Dans le monde universitaire, c’est plutôt le contraire. Le sociologue Marc Laplante confirme qu’il porte la barbe depuis les événements de mai 1968. Elle lui semble depuis associée aux gens idéologiquement à gauche.
Enfin, pour l’animateur Joël Le Bigot, la barbe est au départ apparue dans son visage pour se distinguer de la masse. Puis ça devient de la paresse, du plaisir, ça chatouille et ça plaît
, exprime-t-il.
« Il n'y a pas de raison de l'enlever pour rien! Il faut une bonne raison! »

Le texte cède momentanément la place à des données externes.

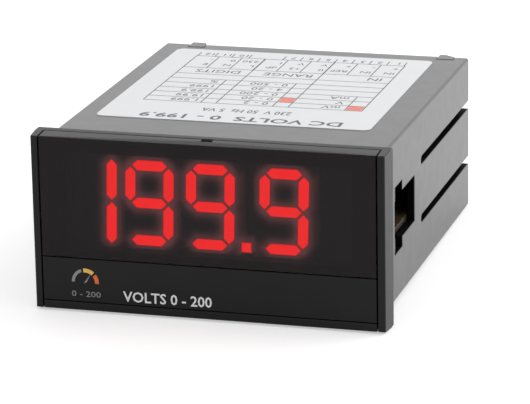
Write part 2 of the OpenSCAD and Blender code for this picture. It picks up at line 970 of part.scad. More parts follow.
module chip_leads() color("silver")
    for (i = [0 : chip_leads_per_side - 1], side = [0, 1])
        translate([chip_place(i), chip_y, board_top + socket_h])
            mirror([0, side, 0])
                translate([-lead_w / 2, 0, 0])
                    rotate([90, 0, 90])
                        linear_extrude(lead_w)
                            polygon([
                                [chip_w / 2, chip_h / 2 - lead_t / 2],
                                [chip_row / 2 + lead_t / 2 - lead_t, chip_h / 2 - lead_t / 2],
                                [chip_row / 2 + lead_t / 2 - lead_t, 0],
                                [chip_row / 2 + lead_t / 2, 0],
                                [chip_row / 2 + lead_t / 2, chip_h / 2 + lead_t / 2],
                                [chip_w / 2, chip_h / 2 + lead_t / 2]
                            ]);

// The stack of laminations with its two windows, about the transformer's middle.
module transformer_core() color("slategray")
    translate([transformer_x, transformer_y, transformer_z - core_h / 2])
        linear_extrude(core_h)
            difference() {
                square([core_w, core_l], center = true);
                for (side = [-1, 1])
                    translate([side * (core_leg / 2 + core_slot_w / 2), 0])
                        square([core_slot_w, core_slot_l], center = true);
            }

module transformer_bobbin() color("ivory")
    translate([transformer_x, transformer_y, transformer_z]) {
        leg_half_w = core_leg / 2 + bobbin_clear;
        leg_half_h = core_h / 2 + bobbin_clear;
        difference() {
            union() {
                along_y(-flange_half_l, flange_half_l)
                    square([2 * (leg_half_w + bobbin_t), 2 * (leg_half_h + bobbin_t)], center = true);
                for (y = [-flange_half_l, flange_half_l - flange_t])
                    along_y(y, y + flange_t)
                        square([2 * flange_half_w, 2 * bobbin_half_h], center = true);
                for (side = [0, 1])
                    mirror([0, side, 0])
                        block(
                            [-rail_half_w, flange_half_l - flange_t, board_top - transformer_z],
                            [rail_half_w, core_l / 2, -core_h / 2 - fit_gap]
                        );
            }
            along_y(-core_l, core_l)
                square([2 * leg_half_w, 2 * leg_half_h], center = true);
        }
    }

module transformer_winding() color("goldenrod")
    translate([transformer_x, transformer_y, transformer_z])
        along_y(-flange_half_l + flange_t, flange_half_l - flange_t)
            difference() {
                round_rect(
                    2 * (flange_half_w - winding_side_gap),
                    2 * (bobbin_half_h - winding_top_gap),
                    winding_r
                );
                square(
                    [core_leg + 2 * (bobbin_clear + bobbin_t), core_h + 2 * (bobbin_clear + bobbin_t)],
                    center = true
                );
            }

// Upright can with a rolled groove near its foot and a rounded top edge.
module filter_capacitors() color("navy") {
    groove_low = 1.6;
    groove_high = 2.9;
    groove_d = 0.5;
    slope = 0.4;
    rim_w = 0.7;
    rim_h = 0.3;
    r = filter_cap_d / 2;
    for (y = filter_cap_places)
        translate([filter_cap_x, y, board_top])
            rotate_extrude()
                polygon([
                    [0, 0],
                    [r - slope, 0],
                    [r, slope],
                    [r, groove_low],
                    [r - groove_d, groove_low + slope],
                    [r - groove_d, groove_high - slope],
                    [r, groove_high],
                    [r, filter_cap_h - groove_d],
                    [r - groove_d, filter_cap_h],
                    [r - groove_d - rim_w, filter_cap_h],
                    [r - groove_d - rim_w - rim_h, filter_cap_h - rim_h],
                    [0, filter_cap_h - rim_h]
                ]);
}

module film_capacitors() color("gold")
    for (place = film_places)
        translate([place[0], place[1], board_top + film_h / 2])
            cube([place[2], place[3], film_h], center = true);

// A row of leaded resistors lying across the board.
module resistors() color("tan")
    for (i = [0 : resistor_count - 1])
        translate([resistor_x + i * resistor_pitch, resistor_y, board_top + resistor_z]) {
            rotate([90, 0, 0])
                cylinder(d = resistor_d, h = resistor_l, center = true);
            rotate([90, 0, 0])
                cylinder(d = wire_d, h = resistor_span, center = true, $fn = 16);
            for (side = [-1, 1])
                translate([0, side * (resistor_span / 2 - wire_d / 2), -resistor_z])
                    cylinder(d = wire_d, h = resistor_z + wire_d / 2, $fn = 16);
        }

module rectifier() color("#222222")
    translate([rectifier_x, rectifier_y, board_top]) {
        translate([0, 0, rectifier_lift])
            cylinder(d = rectifier_d, h = rectifier_h);
        for (angle = [45 : 90 : 315])
            rotate(angle)
                translate([rectifier_d / 4, 0, 0])
                    cylinder(d = rectifier_wire_d, h = rectifier_lift + past, $fn = 16);
    }

module regulator_body() color("#222222")
    translate([regulator_x - regulator_w / 2, regulator_y, board_top + regulator_lift])
        cube([regulator_w, regulator_t, regulator_h]);

// The metal tab with its hole, and the three legs under the body.
module regulator_tab() color("silver")
    translate([regulator_x, regulator_y, board_top]) {
        difference() {
            translate([-regulator_w / 2, regulator_t, regulator_lift])
                cube([regulator_w, tab_t, tab_h]);
            translate([0, regulator_t + tab_t + past, tab_hole_z])
                rotate([90, 0, 0])
                    cylinder(d = tab_hole_d, h = tab_t + 2 * past);
        }
        for (x = [-leg_pitch, 0, leg_pitch])
            translate([x - leg_w / 2, leg_y, 0])
                cube([leg_w, leg_t, regulator_lift]);
    }

// The bent pins of the header, from the board to inside the plug's sockets.
module header_pin_row() {
    for (i = [0 : terminal_count - 1])
        translate([terminal_place(i) - header_pin_t / 2, 0, terminal_z])
            rotate([90, 0, 90])
                linear_extrude(header_pin_t)
                    polygon([
                        [pin_tip_y, -header_pin_t / 2],
                        [pin_tip_y, header_pin_t / 2],
                        [pin_drop_y, header_pin_t / 2],
                        [pin_drop_y, board_top - terminal_z],
                        [pin_drop_y + header_pin_t, board_top - terminal_z],
                        [pin_drop_y + header_pin_t, -header_pin_t / 2]
                    ]);
}

module terminal_header() color("green")
    difference() {
        block(
            [terminal_x - header_half_w - header_wall, header_front_y, board_top],
            [terminal_x + header_half_w + header_wall, header_back_y, header_top]
        );
        block(
            [terminal_x - header_half_w, header_floor_y, board_top + header_wall],
            [terminal_x + header_half_w, header_back_y + past, header_top - header_wall]
        );
        header_pin_row();
    }

module header_pins() color("silver")
    header_pin_row();

// The pull-off plug: a row of sockets inside the header, and wire entries and screw wells outside it.
module terminal_plug() color("green")
    difference() {
        union() {
            block(
                [terminal_x - block_half_w, plug_front_y, terminal_z - socket_half_h],
                [terminal_x + block_half_w, plug_body_y + past, terminal_z + socket_half_h]
            );
            along_x(terminal_x - plug_half_w, terminal_x + plug_half_w)
                polygon([
                    [plug_body_y, plug_low_z],
                    [plug_back_y, plug_low_z],
                    [plug_back_y, plug_top_z - plug_slope_h],
                    [plug_back_y - plug_slope_l, plug_top_z],
                    [plug_body_y + plug_chamfer, plug_top_z],
                    [plug_body_y, plug_top_z - plug_chamfer]
                ]);
        }
        for (i = [0 : terminal_count - 1])
            translate([terminal_place(i), 0, 0]) {
                block(
                    [-socket_half_w, plug_front_y - past, terminal_z - socket_low],
                    [socket_half_w, cage_front_y + past, terminal_z + socket_high]
                );
                block(
                    [-cage_w / 2 - cage_clear, cage_front_y - cage_clear, cage_low_z - cage_clear],
                    [cage_w / 2 + cage_clear, plug_back_y + past, cage_low_z + cage_h + cage_clear]
                );
                translate([0, cage_mid_y, terminal_z])
                    cylinder(d = screw_head_d + 2 * screw_clear, h = plug_h);
            }
    }

// The metal cage of each terminal, its thread and its contact tongue.
module terminal_clamps() color("silver")
    for (i = [0 : terminal_count - 1])
        translate([terminal_place(i), 0, 0]) {
            difference() {
                block(
                    [-cage_w / 2, cage_front_y, cage_low_z],
                    [cage_w / 2, cage_front_y + cage_l, cage_low_z + cage_h]
                );
                block(
                    [-cage_hole_w / 2, cage_front_y - past, cage_low_z + cage_t],
                    [cage_hole_w / 2, cage_front_y + cage_l + past, cage_low_z + cage_t + cage_hole_h]
                );
                translate([0, cage_mid_y, cage_low_z + cage_hole_h])
                    cylinder(d = screw_shank_d, h = cage_h);
            }
            translate([0, 0, terminal_z + contact_top - contact_t])
                linear_extrude(contact_t)
                    polygon([
                        [-header_pin_t / 2, plug_front_y + contact_end_gap],
                        [header_pin_t / 2, plug_front_y + contact_end_gap],
                        [header_pin_t / 2, cage_front_y],
                        [cage_hole_w / 2 + contact_foot_side, cage_front_y],
                        [cage_hole_w / 2 + contact_foot_side, cage_front_y + contact_foot_l],
                        [-cage_hole_w / 2 - contact_foot_side, cage_front_y + contact_foot_l],
                        [-cage_hole_w / 2 - contact_foot_side, cage_front_y],
                        [-header_pin_t / 2, cage_front_y]
                    ]);
        }

module terminal_screws() color("silver")
    for (i = [0 : terminal_count - 1])
        translate([terminal_place(i), cage_mid_y, 0])
            difference() {
                union() {
                    translate([0, 0, cage_low_z + cage_t + cage_hole_h])
                        cylinder(d = screw_shank_d, h = cage_h - cage_t - cage_hole_h + screw_tip);
                    translate([0, 0, cage_low_z + cage_h + cage_clear])
                        cylinder(d = screw_head_d, h = screw_head_h);
                }
                translate([0, 0, cage_low_z + cage_h + cage_clear + screw_head_h])
                    cube([screw_slot_w, screw_head_d + past, 2 * screw_slot_d], center = true);
            }

// One soldered end: a cone with its wide end on the underside of the main board.
module solder_cone(tip_r, foot_r, height) {
    translate([0, 0, board_low - height])
        cylinder(r1 = tip_r, r2 = foot_r, h = height, $fn = 16);
}

// Soldered ends under the main board, below each row of pins.
module solder_joints() color("silver") {
    for (i = [0 : terminal_count - 1])
        translate([terminal_place(i), pin_drop_y + header_pin_t / 2, 0])
            solder_cone(0.4, 0.9, solder_h);
    for (i = [0 : link_count - 1])
        translate([link_place(i), link_drop_y - pin_t / 2, 0])
            solder_cone(0.3, 0.8, small_solder_h);
}

module rating_label() color("white")
    translate([label_x, label_front + label_l / 2, body_h / 2])
        linear_extrude(label_t)
            round_rect(label_w, label_l, label_r);

housing();
rear_cover();
front_frame();
insert_carrier();
display_window();
legend_plate();
display_board();
half_digit();
left_digit();
middle_digit();
right_digit();
point_lamp();
lit_segments();
dark_segments();
zero_trimmer_body();
zero_trimmer_rotor();
span_trimmer_body();
span_trimmer_rotor();
main_board();
link_strip();
link_pins();
chip_socket();
converter_chip();
chip_leads();
transformer_core();
transformer_bobbin();
transformer_winding();
filter_capacitors();
film_capacitors();
resistors();
rectifier();
regulator_body();
regulator_tab();
terminal_header();
header_pins();
terminal_plug();
terminal_clamps();
terminal_screws();
solder_joints();
rating_label();
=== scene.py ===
import json
import math

import bmesh
import bpy
import numpy as np
from mathutils import Matrix, Vector


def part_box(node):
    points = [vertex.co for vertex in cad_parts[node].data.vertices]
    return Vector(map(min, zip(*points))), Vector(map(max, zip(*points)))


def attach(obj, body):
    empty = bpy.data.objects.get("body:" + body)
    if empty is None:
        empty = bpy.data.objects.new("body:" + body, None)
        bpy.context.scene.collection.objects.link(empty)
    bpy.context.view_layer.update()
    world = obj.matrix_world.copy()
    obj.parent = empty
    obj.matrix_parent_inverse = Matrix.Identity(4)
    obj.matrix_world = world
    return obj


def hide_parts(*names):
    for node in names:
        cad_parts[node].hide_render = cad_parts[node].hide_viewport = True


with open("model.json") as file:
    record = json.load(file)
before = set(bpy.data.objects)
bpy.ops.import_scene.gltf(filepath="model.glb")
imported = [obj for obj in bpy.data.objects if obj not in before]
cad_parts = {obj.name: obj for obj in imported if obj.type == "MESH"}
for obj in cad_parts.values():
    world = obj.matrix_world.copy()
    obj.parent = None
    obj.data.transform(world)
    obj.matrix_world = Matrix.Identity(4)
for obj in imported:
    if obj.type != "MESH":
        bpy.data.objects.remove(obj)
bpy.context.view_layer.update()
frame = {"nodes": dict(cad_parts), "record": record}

# The look of the digital panel meter, in the part's own frame. Lengths are in metres, except on
# the printed faces, which are laid out in millimetres.
MM = 0.001
BODY_OF = {
    node: body
    for body, nodes in frame["record"]["behaviour"]["bodies"].items()
    for node in nodes
}
SLOT_OF = {node: obj.data.materials[0].name for node, obj in frame["nodes"].items()}


# ---------------------------------------------------------------- materials

# The window takes most of the light that crosses it twice, so what glows behind it is stronger.
WINDOW_ALPHA = 0.72
WINDOW_PASSES = (1 - WINDOW_ALPHA) ** 2
SEGMENT_RED = (1.0, 0.009, 0.009)
SEGMENT_STRENGTH = 0.80 / WINDOW_PASSES
# Painted glow: the red that the module faces and the window's back give off stands in for the
# segments' light falling on them.
PAINTED_SPILL_RED = (1.0, 0.30, 0.33)
PAINTED_SPILL_STRENGTH = 0.053 / WINDOW_PASSES
# Painted haze: strength of the glow given to the window's back, standing in for scattered segment
# light.
PAINTED_HAZE_STRENGTH = 0.012 / (WINDOW_ALPHA * (1 - WINDOW_ALPHA))

# Most values of a noise texture lie between these.
NOISE_LOW, NOISE_HIGH = 0.3, 0.7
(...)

Reportage de Danielle Mondoux sur les profils d'hommes qui se laissent pousser la barbe.
Que cache ce bouquet de poils sur la figure?
se demande la journaliste Danielle Mondoux à l’émission Reflets d’un pays du 12 novembre 1980. Pourquoi certains hommes se laissent-ils pousser la barbe, alors que la majorité, et selon la coutume, se rasent?
Bien que la barbe revienne en force, le professeur de psychologie Jean Ouellette rappelle que son acceptation n’est pas un phénomène nouveau. Sa faveur varie selon les périodes, les milieux et les conventions sociales.
Les Vikings et autres grands explorateurs ne portaient-ils pas fièrement la barbe lors de leurs périples sur l’Atlantique?
En ce début des années 1980, deux prototypes d’individus se cachent derrière une barbe, selon le psychologue. Il y a d’abord celui qui porte la barbe comme forme de contestation ou pour se démarquer du système social suivant la mouvance hippie. Puis il y a celui qui porte la barbe pour l’esthétisme, pour modeler son visage et le mettre en valeur tout en conservant une espèce de sérieux
.
La barbe est ainsi fréquente chez les artistes qui correspondent au premier groupe et chez les chercheurs et penseurs qui peuvent donner l’impression qu’elle leur permet de mieux réfléchir.
Selon cette analyse, la barbe joue ainsi un rôle social. À cela s’ajoute un motif valable à toutes les époques et évoqué dans ces trois reportages : se laisser pousser la barbe, c’est beaucoup moins d’effort et d’entretien que de devoir se raser quotidiennement!